Однажды у папы внезапно начался непонятный приступ – стали падать давление, пульс и температура. Папа, испуганный, пришел к нам с мамой в комнату и лег на мамину кровать. Лежал и смотрел на нас круглыми темными глазами. Приехал врач, сделал кардиограмму, предложил забрать в больницу; папа отказался, сказал, чтобы не трогали, ему дали какое-то лекарство, может, сделали укол.
А я ушла. Ушла, оставив маму наедине с папой. Я ушла прогуляться. И бродила по Софии, зашла в русский книжный магазин, помню – выйдя из магазина, проходя мимо судебной палаты, вдруг подумала: а как там папа? Выйдя на улицу Марии-Луизы, прогулочным шагом пересекла ее, миновала торговую улицу Левски и через скверик, обойдя мавзолей Димитрова, вышла на улицу Царя-освободителя, в то время – Русский бульвар. Я направлялась к церкви Св. Александра Невского. Но была столь необразованна, что когда меня спросили, за что я хочу заплатить, за молебен или панихиду, – сразу не смогла ответить.
– Жив он или нет? – спрашивала меня женщина в черном платке, высунувшись из окошечка.
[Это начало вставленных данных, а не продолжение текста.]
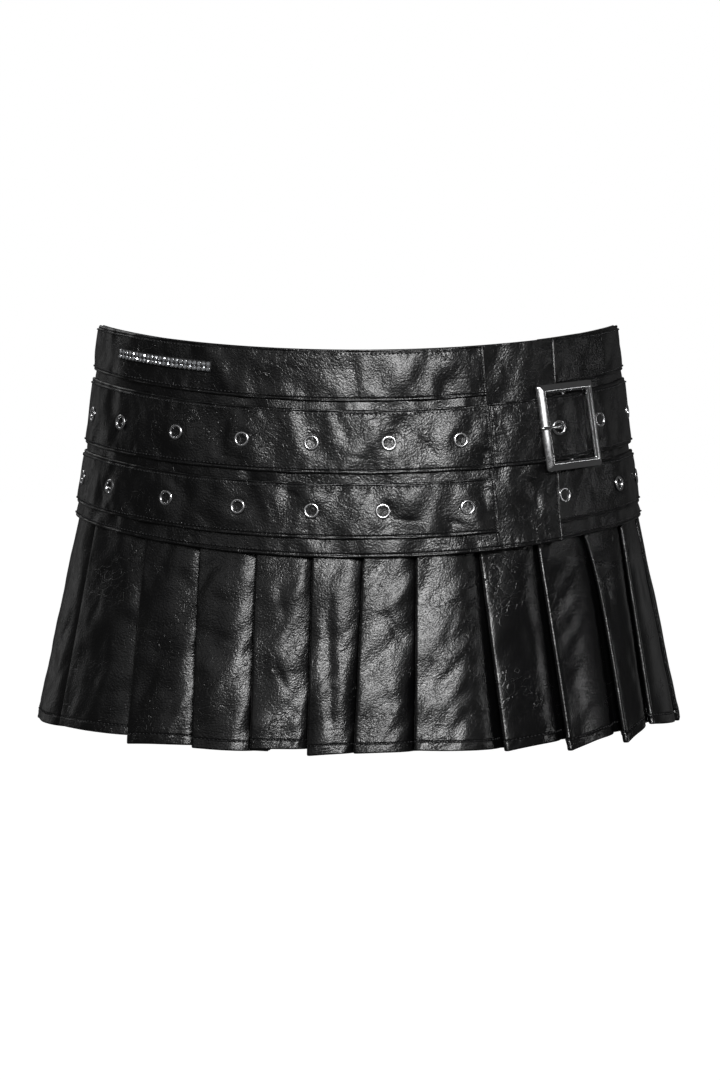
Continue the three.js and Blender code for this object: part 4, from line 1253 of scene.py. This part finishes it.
# %% [markdown]
# ## Camera, floor and light
# The picture was taken from waist height with a long lens, so the camera stands far off and
# looks a little down. The background is plain white. One soft light hangs in front, above the
# lens, and puts the cloudy sheen on the front. A small one lights the buckle's near bar, a low
# one at the right draws the pleats' edges, and weak wide ones fill the rest and the back.

# %% Camera
def facing(place, target):
    """The turn that points an object's -Z axis from a place to a target: about X, then Z."""
    x, y, z = np.array(target) - np.array(place)
    return np.arctan2(np.hypot(x, y), -z), 0, np.arctan2(-x, y)


scene = bpy.context.scene
camera_data = bpy.data.cameras.new("camera")
camera = bpy.data.objects.new("camera", camera_data)
scene.collection.objects.link(camera)
camera_data.sensor_width = 36
camera_data.lens = 176.7
camera_data.clip_end = 100
camera.location = (0.001, -3.25, 0.014)
camera.rotation_euler = facing(camera.location, (0.001, 0, -0.118))
scene.camera = camera

# %% Floor and background
scene.view_settings.view_transform = "Standard"
bpy.ops.mesh.primitive_plane_add(size=30, location=(0, 0, -0.6))
floor = bpy.context.object
floor.name = "floor"
white_floor = Finish("white_floor")
shade = white_floor.noise(white_floor.own_place(), 3, 2)
white_floor.give({
    "Base Color": white_floor.colours(shade, (0.2, 0.2, 0.2), (0.22, 0.22, 0.22)),
    "Roughness": 0.9,
    "Emission Color": (1, 1, 1, 1),
    "Emission Strength": 1.0,
})
wear(floor, white_floor)
floor.visible_glossy = False
floor.visible_diffuse = False

world = bpy.data.worlds.new("white_room")
scene.world = world
world.use_nodes = True
nodes, links = world.node_tree.nodes, world.node_tree.links
nodes.clear()
either = nodes.new("ShaderNodeMixShader")
links.new(nodes.new("ShaderNodeLightPath").outputs["Is Camera Ray"], either.inputs[0])
for socket, strength in ((1, 0.055), (2, 1.0)):
    background = nodes.new("ShaderNodeBackground")
    background.inputs["Color"].default_value = (1, 1, 1, 1)
    background.inputs["Strength"].default_value = strength
    links.new(background.outputs[0], either.inputs[socket])
links.new(either.outputs[0], nodes.new("ShaderNodeOutputWorld").inputs[0])

# %% Lights
MIDDLE, BUCKLE_SIDE = (0, 0, -0.12), (0.12, -0.08, -0.05)
# name, place, what it is aimed at, width and height in metres, watts
LIGHTS = [
    ("key_softbox", (0.25, -1.48, 0.68), MIDDLE, (0.66, 0.34), 27),
    ("bar_strip", (0.40, -1.45, 0.19), BUCKLE_SIDE, (0.3, 0.34), 0.75),
    ("right_low", (1.5, -0.27, 0.07), BUCKLE_SIDE, (0.26, 0.16), 0.8),
    ("back_soft", (-1.4, 1.6, 1.3), MIDDLE, (1.8, 1.0), 9),
    ("left_fill", (-1.2, -1.2, 0.75), MIDDLE, (1.2, 0.8), 1.5),
    ("front_fill", (-0.2, -1.9, 0.3), MIDDLE, (2.0, 1.2), 0.3),
    ("left_rim", (-1.25, 1.0, 0.0), MIDDLE, (0.5, 0.4), 0.3),
    ("right_rim", (1.25, 1.0, 0.0), MIDDLE, (0.5, 0.4), 0.1),
]
for name, place, target, size, watts in LIGHTS:
    data = bpy.data.lights.new(name, "AREA")
    data.shape = "RECTANGLE"
    data.size, data.size_y = size
    data.energy = watts
    lamp = bpy.data.objects.new(name, data)
    scene.collection.objects.link(lamp)
    lamp.location = place
    lamp.rotation_euler = facing(place, target)
    lamp.visible_camera = False
print(len(LIGHTS), "lights")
– Кто? – Я растерялась. – Жив, конечно, жив.
– За молебен, – сказала женщина, поворачивая голову к кому-то за ее спиной.
Я постояла в огромном храме, поставила свечку, послушала пение. Когда я вернулась домой, папа лежал, как и прежде, на правом боку, спиной к стене.
Я села против папы на кровать. Он, глядя на меня, сказал:
– Какой же я был дурак!
– Ингочка ходила в церковь, молилась, – сказала мама.
– Какой же я был дурак, – повторил папа, не отрывая взгляда от меня. – Какой же я был дурак…
Я не понимала, что он хочет этим сказать. А говорил он, вероятно, вот о чем: «Как странно, что я ее так долго любил… она никогда меня не понимала, никогда не любила… Как я любил ее, как всю жизнь добивался ее любви. И вот сейчас, на семидесятом году жизни, я понял одну очевидную истину: нельзя завоевать то, чего не существует. Она меня никогда не любила». Папа тогда подвел черту.
В августе 1976-го, после того, как Сережа поступил учиться в Физико-технический институт, мы – Гешка, Сережка и я – приехали в Софию. Мама страдала гипертонией и стенокардией. И сколько вечеров я провела, измеряя давление, вглядываясь в испуганное белое лицо! Я жму, жму грушу, пульс слабый, и чтобы не ошибиться, сначала ловлю нижнюю границу. Сто восемьдесят на сто.
– Сто шестьдесят на девяносто, – говорю я и чувствую, как весь мир пропадает, остается только белое лицо на подушке, оголенная до локтя рука и за стеной – притихший папа.
– Ингочка, ты говоришь неправду, чтобы успокоить меня. Или оно действительно упало?